Вел разговор К. Симонов — в обличительном ключе. Дисциплинированный, убежденный коммунист, он не врал — он так думал. Евтушенко бросил гранату — взял роман под защиту. Об этом есть свидетельство очевидицы, Любови Кабо:

…Напоминаю, что все это происходило в марте 1957 года <…> И тут вдруг, вслед за товарищем из знойной республики, слово взял Евтушенко, — именно так звали молодого поэта, — и говорить начал так яростно, так воинственно, что все невольно приподняли головы. Откинув все, что было заготовлено раньше, — очевидно, так, — отважно импровизируя на ходу, он наскакивал на высочайше инструктированного Симонова разъяренным щенком, гневно вцеплялся в каждое его заключение, не упускал ни одного только что отзвучавшего слова.

Мы под Колпином скопом стоим,

Артиллерия бьет по своим.

Это наша разведка, наверно,

Ориентир указала неверно.

Недолет, перелет, недолет, —

По своим артиллерия бьет…

Ах, как они прозвучали кстати, эти стихи Александра Межирова, — словно для подобного случая и были написаны.

Заметим, Евтушенко тогда сказал собравшимся, что эти стихи написаны неизвестным солдатом, погибшим на войне. Москва шумела, администрация Союза писателей пришла в замешательство. С Евтушенко надо было что-то делать.

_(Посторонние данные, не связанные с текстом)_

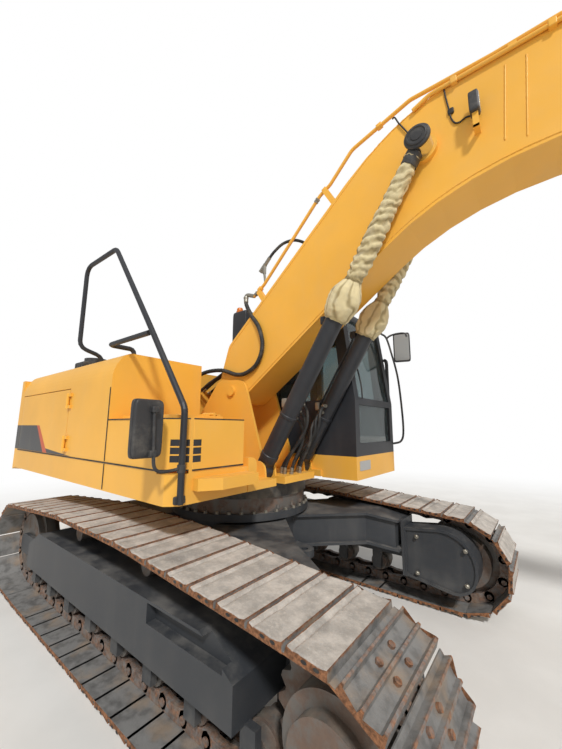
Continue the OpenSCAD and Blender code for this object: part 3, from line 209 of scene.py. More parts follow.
@dataclass
class Surface:
    """Points and faces that grow part by part and become one object."""

    name: str
    points: list = field(default_factory=list)
    faces: list = field(default_factory=list)
    marks: list = field(default_factory=list)
    count: int = 0

    def add(self, points: np.ndarray, faces: list, mark: np.ndarray | float = 0.0) -> None:
        """Adds a part.

        Args:
            points: shape (n, 3), in the row frame.
            faces: lists of indices into points.
            mark: value of the attribute "mark" at the points.
        """
        points = np.asarray(points, float).reshape(-1, 3)
        self.points.append(points)
        self.faces.extend((np.asarray(f) + self.count).tolist() for f in faces)
        self.marks.append(np.broadcast_to(np.asarray(mark, float).reshape(-1), (len(points),)))
        self.count += len(points)

    def grid(self, points: np.ndarray, wrap_u: bool = False, wrap_v: bool = False, caps: bool = False,
             mark: np.ndarray | float = 0.0) -> None:
        """Adds a two-parameter grid, with flat end caps if asked.

        Args:
            points: shape (nu, nv, 3).
            wrap_u: joins the last row to the first.
            wrap_v: joins each row's ends.
            caps: closes the first and last row.
            mark: value of the attribute, or one per point.
        """
        nu, nv = points.shape[:2]
        faces = list(grid_faces(nu, nv, wrap_u, wrap_v))
        if caps:
            faces += [np.arange(nv), (np.arange(nv) + (nu - 1) * nv)[::-1]]
        self.add(points.reshape(-1, 3), faces, mark)

    def block(self, low: np.ndarray, high: np.ndarray) -> None:
        """Adds a box: each corner takes each coordinate from one of two points.

        Args:
            low: one corner.
            high: the corner across from it.
        """
        low, high = np.minimum(low, high), np.maximum(low, high)
        signs = np.array(list(np.ndindex(2, 2, 2)))
        faces = [[0, 1, 3, 2], [4, 6, 7, 5], [0, 4, 5, 1], [2, 3, 7, 6], [0, 2, 6, 4], [1, 5, 7, 3]]
        self.add(low + signs * (high - low), faces)

    def bar(self, a: np.ndarray, b: np.ndarray, radius: float, sides: int = 16, mark: float = 0.0) -> None:
        """Adds a round bar from a to b: a circle carried along a straight line."""
        self.sweep(np.array([a, b], float), np.full((2, sides), radius), mark=mark)

    def tube(self, points: np.ndarray, radius: float, steps: int = 6, sides: int = 12) -> np.ndarray:
        """Adds a tube: a circle carried along the smooth curve through points.

        Args:
            points: shape (n, 3).
            radius: of the circle.
            steps: places per span of the curve.
            sides: points round the circle.

        Returns:
            The curve's places.
        """
        path = smooth_path(points, steps)
        self.sweep(path, np.full((len(path), sides), radius))
        return path

    def sweep(self, path: np.ndarray, radii: np.ndarray, mark: np.ndarray | float = 0.0,
              turns: float | None = None) -> None:
        """Carries rings along a path, each square to it: place = path + radius * (cos t * side + sin t * up).

        Args:
            path: centre line, shape (n, 3).
            radii: radius of each point of each ring, shape (n, sides).
            mark: value of the attribute, or one per point.
            turns: how far round an open wrap goes; a closed, capped tube without it.
        """
        step = np.gradient(path, axis=0) if len(path) > 2 else np.repeat([path[1] - path[0]], 2, axis=0)
        along = unit(step)
        helper = np.array([0.0, 1.0, 0.0]) if abs(along[0, 1]) < 0.9 else np.array([1.0, 0.0, 0.0])
        side = unit(np.cross(along, helper))
        up = np.cross(along, side)
        t = 2 * math.pi * np.linspace(0, turns or 1.0, radii.shape[1], endpoint=turns is not None)
        ring = np.cos(t)[None, :, None] * side[:, None] + np.sin(t)[None, :, None] * up[:, None]
        points = path[:, None] + radii[..., None] * ring
        self.grid(points[:, ::-1], wrap_v=turns is None, caps=turns is None, mark=mark)

    def lathe(self, foot: np.ndarray, along: tuple, rows: tuple, sides: int = 28, mark: float = 0.0,
              ring: bool = False) -> None:
        """Turns a profile round a line: place = foot + rise * along + radius * (cos t * side + sin t * up).

        Args:
            foot: start of the line.
            along: direction of the line.
            rows: profile points as radius and rise, from the closed start to the closed end.
            sides: points round the line.
            mark: value of the attribute.
            ring: leaves the middle open and joins the profile's end to its start.
        """
        axis = unit(np.asarray(along, float))
        helper = np.array([0.0, 1.0, 0.0]) if abs(axis[1]) < 0.9 else np.array([1.0, 0.0, 0.0])
        side = unit(np.cross(axis, helper))
        t = 2 * math.pi * np.arange(sides, 0, -1) / sides
        circle = np.cos(t)[:, None] * side + np.sin(t)[:, None] * np.cross(axis, side)
        radius, rise = np.asarray(rows, float).T
        points = foot + rise[:, None, None] * axis + radius[:, None, None] * circle
        self.grid(points, wrap_u=ring, wrap_v=True, caps=not ring, mark=mark)

    def superbox(self, centre: np.ndarray, half: tuple, power: float = 0.3, turn: float = 0.0) -> None:
        """Adds a box with rounded edges: an ellipsoid whose cosines and sines are raised to a power.

        Args:
            centre: its middle.
            half: half its size along X, Y and Z.
            power: 1 gives an ellipsoid, and near 0 a sharp box.
            turn: degrees that it is turned about the upright axis.
        """
        def bent(value: np.ndarray) -> np.ndarray:
            """Raises a value to the power and keeps its sign."""
            return np.sign(value) * np.abs(value) ** power

        rows, columns, pole = 25, 40, math.pi / 2 - 0.02
        rise = np.linspace(-pole, pole, rows)[:, None]
        round_z = np.linspace(2 * math.pi, 0, columns, endpoint=False)[None, :]
        flat = bent(np.cos(rise))
        shell = [flat * bent(np.cos(round_z)), flat * bent(np.sin(round_z)), bent(np.sin(rise)) + 0 * round_z]
        c, k = math.cos(math.radians(turn)), math.sin(math.radians(turn))
        turned = (np.stack(shell, axis=-1) * np.array(half)) @ np.array([[c, k, 0], [-k, c, 0], [0, 0, 1]])
        self.grid(centre + turned, wrap_v=True, caps=True)

    def build(self, finish: "Finish", body: Body | None, slot: Slot, smooth: float = 0.0) -> bpy.types.Object:
        """Makes the object, gives it its finish and lets it ride.

        Args:
            finish: what it is covered with.
            body: CAD body that it rides on, or none, where it rides on no body.
            slot: not used.
            smooth: edges under this angle, in degrees, are shaded smooth.

        Returns:
            The new object, its place in its mesh.
        """
        mesh = bpy.data.meshes.new(self.name)
        mesh.from_pydata(np.concatenate(self.points).tolist(), [], self.faces)
        mesh.validate()
        layer = mesh.attributes.new("mark", "FLOAT", "POINT")
        layer.data.foreach_set("value", np.concatenate(self.marks).astype(np.float32))
        if smooth:
            mesh.polygons.foreach_set("use_smooth", np.ones(len(mesh.polygons), bool))
            mesh.set_sharp_from_angle(angle=math.radians(smooth))
        mesh.materials.append(finish.material())
        piece = bpy.data.objects.new(self.name, mesh)
        bpy.context.scene.collection.objects.link(piece)
        if body is not None:
            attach(piece, body.value)
        LOG.info("%s: %d faces on %s", self.name, len(mesh.polygons), body.value if body else "two bodies")
        return piece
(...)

Письмо заместителя директора Литературного института И. Серегина студенту Евтушенко от 9 апреля 1957 года

Итак, второй документ (сохраняем его первичную пунктуацию и замечательную стилистику):

СОЮЗ СОВЕТСКИХ ПИСАТЕЛЕЙ СССР ЛИТЕРАТУРНЫЙ ИНСТИТУТ им. А. М. ГОРЬКОГО

Москва, Тверской бульвар, 25. Телефон: Б 8–61–80, Б 8–51–79, К 5–30–85

9 апреля 1957 г.

№ 443

Товарищ ЕВТУШЕНКО!

Странно, что до сих пор Вы делаете вид будто Вас отчислили из института «за неуспеваемость». В приказе, который Вам известен, сказано: «За систематическое непосещение занятий, неявку на зимнюю экзаменационную сессию и несдачу экзаменов в дополнительно установленный срок», т. е. за систематические нарушения учебной дисциплины. В нежелании считаться с элементарными обязательными для всех нормами дисциплины Вас обвиняли давно и в многочисленных приказах дирекции института и в постановлениях студенческих собраний и в постановлении Секретариата Союза писателей от 27 апреля 1956 г., но Вы не сделали для себя необходимых выводов и продолжали нарушать учебную дисциплину. Вы стали одиозной фигурой в студенческом коллективе и сами себя поставили вне его, а приказ только оформил созданное Вами самим положение. Если Вы этого не понимаете, то обижайтесь на себя.

В своем письме (на имя ректора В. Озерова. — И. Ф.) Вы признаете, что не выполнили даже своего последнего обязательства /а их было много/ погасить задолженность за 4 курс. Кстати говоря, Вы не сдали еще два экзамена и два зачета /а не «один лишь предмет»/ и чистейшим вымыслом является утверждение будто бы в прошлом году не было зачета по русской литературе. Но Вы до сих пор не выполнили и еще одного своего обязательства — сдать экзамены за аттестат зрелости и представить аттестат зрелости, ибо без него Вы не имеете права учиться в вузе. Вас приняли в институт с условием представить в течение года аттестат зрелости, но прошло четыре года и несмотря на устные и письменные напоминания Вы до сих пор не представили. Чего же Вы хотите? Люди верили Вам, а Вы сами подорвали в них веру в себя и требуете, чтобы Вам снова поверили на слово? Нет уж, извините, нема дурных!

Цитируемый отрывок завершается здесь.